Is that really a "stake"?



So you're saying you know that an unknown quantity is greater than another unknown quantity.


I'm saying they have massively different risk profiles.

If you want a different example that might be more obvious, "put it all on a single number on a roulette spin" and "invest in a big stock index" both have unknown rewards but they're entirely different ballparks too. (And no, those aren't supposed to map 1:1 to the coin scenario.)


I don't think I follow you. As far as I can tell, PoS is as much of a lottery as PoW. In PoW a player increases their chances of winning the lottery by spending real money on electricity. In PoS a player increases their chances of winning the lottery by spending real money on virtual tokens. The outcome should be the same, except that no electricity is wasted in the case of PoS.


At any point you can turn your tokens back into something else. And in theory the price is sufficiently stable or you wouldn't be doing anything with crypto.

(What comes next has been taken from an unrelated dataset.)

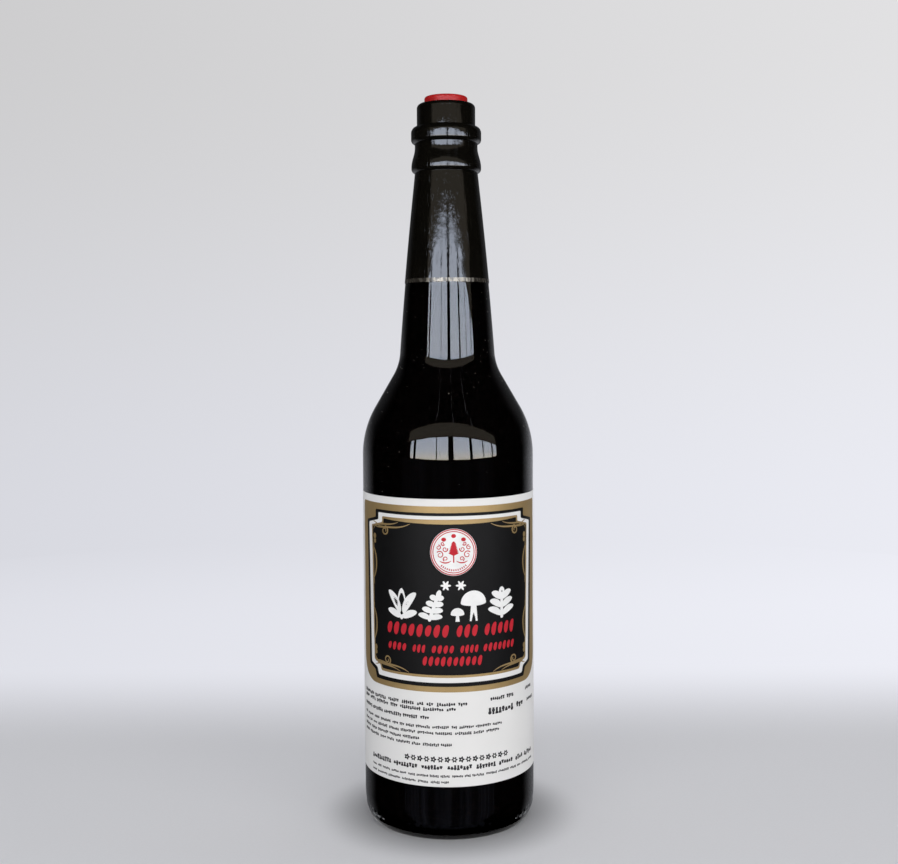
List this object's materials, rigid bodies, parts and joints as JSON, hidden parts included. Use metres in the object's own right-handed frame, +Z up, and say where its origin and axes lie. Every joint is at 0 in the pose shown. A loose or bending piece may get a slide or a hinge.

Mining machines deprecate and electricity cannot be refunded. It's a production business, and that money is spent.


What is the equivalent of electricity being burnt in a PoS system? I am not seeing that cost. Not opportunity cost -- which also exists for mining Bitcoin -- but direct cost.


It depends on how it's implemented. PoS works by offering a randomly selected stakeholder the authority to update the blockchain. [1] One way this can be done is by requiring stakeholders to deposit a stake with a smart contract that charges negative interest. I don't know how current implementations of PoS work, but this doesn't look like rocket science.